Note: I realize that the bottom of the stand is falling off the page in a really odd way. This is because I violated one of the first rules that any beginning art teacher will tell you and did not fully plan out my composition before I started work. Mea culpa.

Monday, January 28, 2013

Me and Stanley

I've recently started taking a portrait drawing class at Seattle Central Community College. Except for the fact that I had a terrible time finding the room the first night (who knew that the art building was on the other side of the street from the rest of the college?) I've been really enjoying it. Drawing portraits from a model is a vastly different experience from drawing from a photo or even a self-portrait in a mirror. There is real geometry when the head is right there in front of you that just doesn't show up when you're working from a 2-dimensional image.

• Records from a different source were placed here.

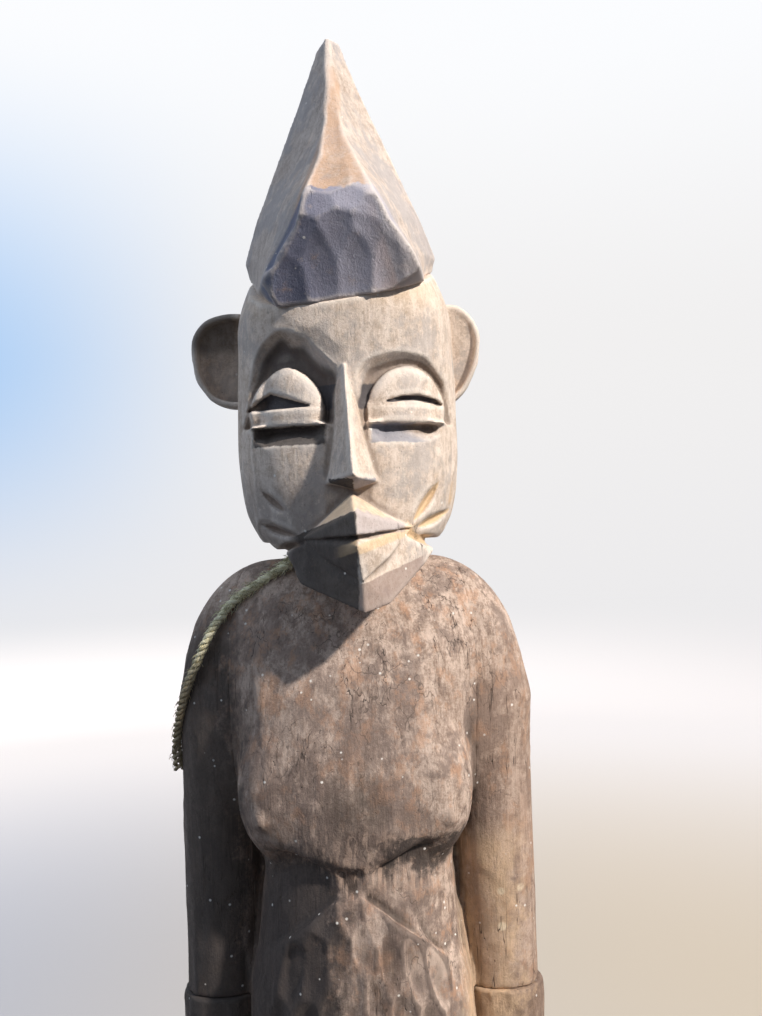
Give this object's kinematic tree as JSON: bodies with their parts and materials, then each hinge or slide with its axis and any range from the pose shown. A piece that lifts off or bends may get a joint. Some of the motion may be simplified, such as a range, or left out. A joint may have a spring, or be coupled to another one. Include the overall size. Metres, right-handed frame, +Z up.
{
  "type": "carved wooden fertility doll",
  "caption": "Standing carved wooden figure with a tall pointed crest, closed eyes, side ears, straight arms with wrist cuffs, a round base and a fibre cord at the neck.",
  "frame": {"origin": "centre of the base's underside", "axes": "+Z up along the figure, -Y the way the figure faces, +X towards the figure's own left"},
  "size_m": [0.128, 0.128, 0.456],
  "materials": {
    "head_wood": "dry, dusty, pale weathered wood",
    "crest_wood": "tool-marked, greyed wood",
    "torso_wood": "brown-grey handled wood with dark patina",
    "arm_wood": "brown-grey handled wood with dark patina",
    "cuff_wood": "dark worn wood",
    "leg_wood": "dark handled wood",
    "base_wood": "worn, chipped dark wood",
    "dowel_wood": "plain split hardwood",
    "plant_fibre": "dry twisted plant fibre"
  },
  "bodies": {
    "root": {"base": "base_wood", "right_leg": "leg_wood", "left_leg": "leg_wood", "torso": "torso_wood", "right_arm": "arm_wood", "left_arm": "arm_wood", "right_cuff": "cuff_wood", "left_cuff": "cuff_wood", "right_hand": "arm_wood", "left_hand": "arm_wood", "head": "head_wood", "right_ear": "head_wood", "left_ear": "head_wood", "crest": "crest_wood", "neck_dowel": "dowel_wood", "shoulder_dowels": "dowel_wood", "hip_dowels": "dowel_wood", "foot_dowels": "dowel_wood", "crest_dowels": "dowel_wood", "neck_cord": "plant_fibre", "cord_tail": "plant_fibre"}
  },
  "joints": []
}
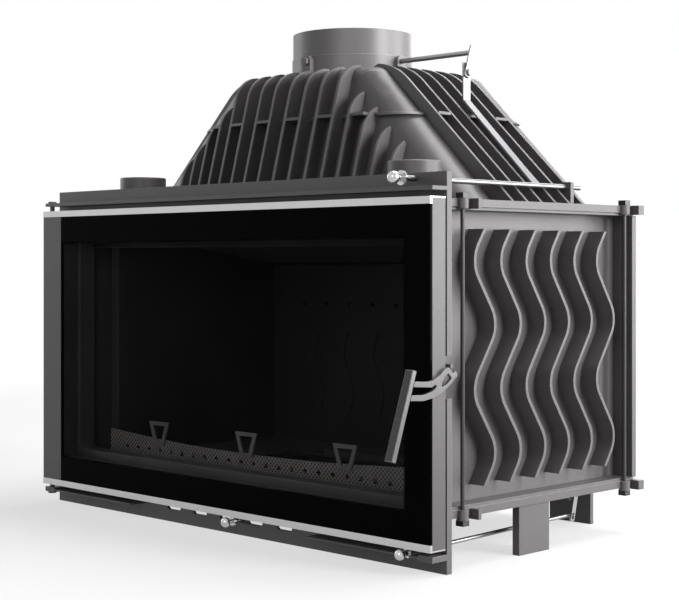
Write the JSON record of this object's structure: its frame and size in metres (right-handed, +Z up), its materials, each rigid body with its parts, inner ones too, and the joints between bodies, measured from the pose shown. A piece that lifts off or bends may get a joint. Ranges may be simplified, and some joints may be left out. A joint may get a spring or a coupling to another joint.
{
  "type": "fireplace insert",
  "caption": "Wide cast-iron fireplace insert with a glass door, a finned smoke hood and a round flue collar.",
  "frame": {"origin": "floor level under the middle of the whole insert, at the bottom centre of its bounding box", "axes": "+X to the viewer's right along the width, -Y out of the glass door, +Z up"},
  "size_m": [0.902, 0.5728, 0.788],
  "materials": {
    "cast_iron": "satin dark grey heat-proof paint on cast iron",
    "hood_iron": "satin dark grey heat-proof paint on cast iron",
    "lining": "matt black cast lining",
    "door_steel": "satin black paint",
    "trim": "brushed",
    "ball_chrome": "polished",
    "rod_steel": "zinc plated",
    "glass": "heat-proof glass with a black printed border",
    "rope": "black fibre rope",
    "inlay": "black",
    "sheet": "satin dark grey paint"
  },
  "bodies": {
    "casing": {"front_frame": "cast_iron", "catch_pin": "rod_steel", "top_ledge": "cast_iron", "bottom_ledges": "cast_iron", "hinge_pins": "rod_steel", "register_cover": "sheet", "base_plate": "cast_iron", "top_plate": "cast_iron", "tie_rods": "cast_iron", "tie_rod_nuts": "cast_iron", "side_panel_right": "cast_iron", "side_panel_left": "cast_iron", "rear_panel": "cast_iron", "side_legs": "cast_iron", "rear_legs": "cast_iron", "hood": "hood_iron", "hood_front_fins": "hood_iron", "hood_side_fins": "hood_iron", "wall_fins_right": "cast_iron", "wall_fins_left": "cast_iron", "flue_collar": "hood_iron", "collar_bolts": "rod_steel", "top_caps": "hood_iron", "damper_rod_bracket": "cast_iron", "air_box": "sheet", "air_shaft_bracket": "cast_iron", "grate": "lining", "ash_box": "sheet", "ash_pan": "sheet", "liner_right": "lining", "liner_left": "lining", "back_liner": "lining", "baffle": "lining", "air_deflector": "lining", "log_guard": "lining", "log_hooks": "lining"},
    "door": {"door_frame": "door_steel", "door_gasket": "rope", "door_glass": "glass", "door_hinge_strip": "door_steel", "door_trim_top": "trim", "door_trim_bottom": "trim"},
    "handle": {"handle_grip": "trim", "handle_inlay": "inlay", "handle_lever": "rod_steel", "handle_pivot": "rod_steel"},
    "damper": {"damper_blade": "cast_iron", "damper_shaft": "rod_steel", "damper_lever": "rod_steel", "damper_bolt": "rod_steel"},
    "damper_pull": {"damper_rod": "rod_steel", "damper_knob": "ball_chrome", "damper_strap": "rod_steel"},
    "air_pull": {"air_rod": "rod_steel", "air_knob": "ball_chrome"},
    "air_flap": {"flap_shaft": "rod_steel", "flap_lever": "rod_steel", "flap_blade": "sheet"},
    "register": {"register_slide": "rod_steel", "register_knob": "ball_chrome"}
  },
  "joints": [
    {"name": "door_hinge", "type": "hinge", "parent": "casing", "child": "door", "pos_m": [-0.4365, -0.19561, 0.267], "axis": [0, 0, -1], "range_deg": [0, 110]},
    {"name": "handle_turn", "type": "hinge", "parent": "door", "child": "handle", "pos_m": [0.4455, -0.19611, 0.2538], "axis": [-1, 0, 0], "range_deg": [-11, 30]},
    {"name": "damper_turn", "type": "hinge", "parent": "casing", "child": "damper", "pos_m": [0, 0.10199, 0.7374], "axis": [-1, 0, 0], "range_deg": [-36, 18]},
    {"name": "damper_pull_slide", "type": "slide", "parent": "casing", "child": "damper_pull", "axis": [0, -1, 0], "range_m": [-0.02, 0.01]},
    {"name": "air_flap_turn", "type": "hinge", "parent": "casing", "child": "air_flap", "pos_m": [0, 0.17689, 0.064], "axis": [-1, 0, 0], "range_deg": [-13.5, 16.2]},
    {"name": "air_pull_slide", "type": "slide", "parent": "casing", "child": "air_pull", "axis": [0, -0.9997, -0.023], "range_m": [-0.00813, 0.00975]},
    {"name": "register_travel", "type": "slide", "parent": "casing", "child": "register", "axis": [1, 0, 0], "range_m": [-0.03225, 0]}
  ],
  "couplings": [
    {"joint": "damper_pull_slide", "follows": "damper_turn", "m_per_rad": 0.0318},
    {"joint": "air_pull_slide", "follows": "air_flap_turn", "m_per_rad": 0.0345}
  ]
}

The first drawing is from an exercise we did in class with a model named Stanley, who did an admirable job of holding the same expression for two solid hours. The second one is a self-portrait I did in front of my bathroom mirror where, true to form, I have captured an expression that makes it look like I'm thinking about destroying something small and cute. Someday I'll learn how to smile and draw at the same time. I also realize that the eyes are wildly mis-placed, but I decided to post the drawing anyway. That's the sort of painfully honest approach that we here at Revenge of the Pencil Enterprises have always pursued despite the protestations of friends, family, and legal counsel.